Javier Brassesco | El Universal
Fe y Alegría lleva casi sesenta años al servicio de los más necesitados “Somos mensajeros de la fe y al mismo tiempo mensajeros de la alegría. Dos vuelos espirituales tan hermosos que son capaces de enamorar una vocación” “Estos centros en el corazón de las barriadas irradian la alegría del rescate social a través de la educación”
“Fe y Alegría comienza donde termina el asfalto, donde no gotea el agua potable, donde la ciudad pierde su nombre”.
Las palabras del padre José María Vélaz (1910-1985), fundador de Fe y Alegría, siguen siendo ciertas más de medio siglo después, cuando esta organización ha fundado 160 escuelas (33 de ellas en Caracas) en los rincones más olvidados del país.

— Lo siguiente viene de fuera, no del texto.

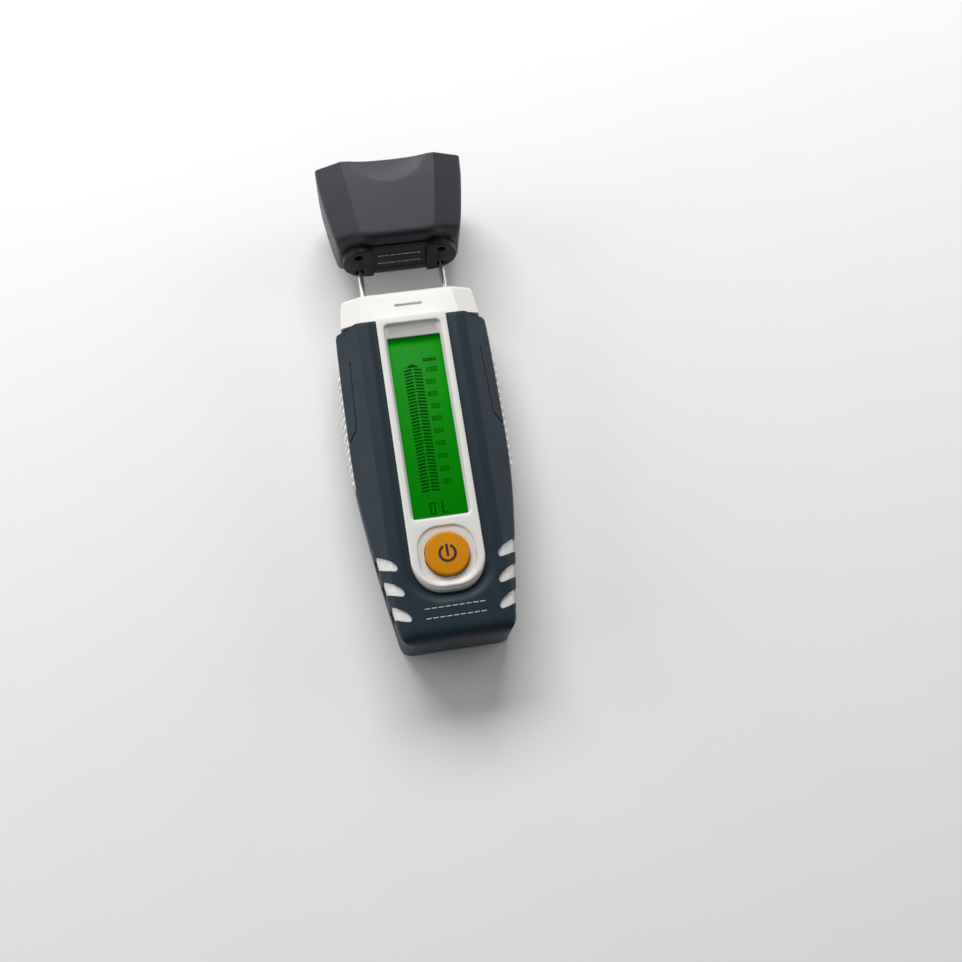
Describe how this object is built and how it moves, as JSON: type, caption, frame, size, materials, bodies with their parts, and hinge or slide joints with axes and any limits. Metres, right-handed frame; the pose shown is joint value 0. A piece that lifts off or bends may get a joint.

Este movimiento de educación popular integral, que hoy está presente en 15 países, nació en Caracas en una casita del 23 de Enero, cuando el obrero Abraham Reyes le ofreció al padre Vélaz la casa que había construido con sus manos para que fundara su primera escuela, allá por 1955.
Cien niños sentados en unos bloques recibiendo educación en un ranchito de Caracas de parte de una institución que consiguió sus primeros fondos gracias a la rifa de unos zarcillos de Isolda Salvatierra: para Charles Lázzarri, hoy presidente de la junta directiva, este movimiento de educación popular y promoción cultural no pudo tener un mejor comienzo.
Y si la primera escuela fue todo un símbolo de la organización, la última, en Telares de Palo Grande (Caricuao) es un ejemplo de lucha, de compromiso de varios sectores. En efecto, el colegio Padre José María Vélaz se pudo inaugurar porque una empresa privada (Telares de Palo Grande) cedió los espacios y la dotación y la Universidad Católica se encargó de su diseño y construcción.
“Pero cada vez es más difícil -se lamenta Lázzarri-. A ninguna de las instituciones de la AVEC (Asociación Venezolana de Educación Católica) se les está permitiendo crecer. Es casi imposible registrar un nuevo colegio porque no hay recursos. Estamos tratando de encontrar una nueva fórmula”.
El método hace la diferencia
Lo que hace la diferencia entre una escuela de Fe y Alegría y otra cualquiera es el método de enseñanza, y eso lo saben muy bien quienes han estudiado allí.
El abogado Antonio Guerrero, quien en la década del 60 estudió en la escuela Enrique de Ossó (Artigas), cuenta que él tuvo la oportunidad de enviar a sus hijos a los mejores colegios privados de Caracas, y que sin embargo echa en falta aquella educación que él recibió de pequeño y que estaba centrada en inculcar valores, en el trabajo en equipo, en la relación con el entorno, en la inspiración… una formación para la vida. Y recuerda que aparte de las materias de cualquier escuela, ellos también estudiaban contabilidad, jardinería o música (en las escuelas de hoy también ven computación), y que muchos que no pudieron continuar sus estudios formales fueron capaces de hacer de alguno de estos oficios su profesión para ganarse la vida.
“Creo que la base de todo el empuje que tuve en la vida nació de allí”, dice Guerrero, quien recuerda además que siempre fue educado en tolerancia, al punto que él salió de aquella institución católica a ser secretario general de la Juventud Comunista: “Aprendí a conjugar aquellos valores católicos con la conciencia social, aprendí que no eran excluyentes, que aquello de que la religión es el opio de los pueblos es más un cliché que otra cosa”.
Para Lázzarri el mensaje está en el propio nombre: “Es un humanismo alegre el que proponemos, el que llama a trabajar en grupo, a apoyarse en el que está al lado para construir y progresar en la alegría”
Por su parte Lucio Segovia, quien ha estado relacionado con Fe y Alegría desde hace medio siglo, cree que el sistema educativo “formal” debería tomar nota de sus métodos, que siguen siendo vanguardistas sesenta años después: “No es una educación rutinaria, se centra en la creación de valores como el trabajo en equipo, el reconocimiento al otro, la relación con el entorno que se extiende más allá de las paredes de la escuela”.
En esos valores, pregonados aquí por primera vez por un jesuita chileno cuyo gran sueño era crear una red de escuelas campesinas en los Llanos y en los pueblitos andinos, puede estar todavía hoy, sesenta años después, la clave para la transformación del sistema educativo.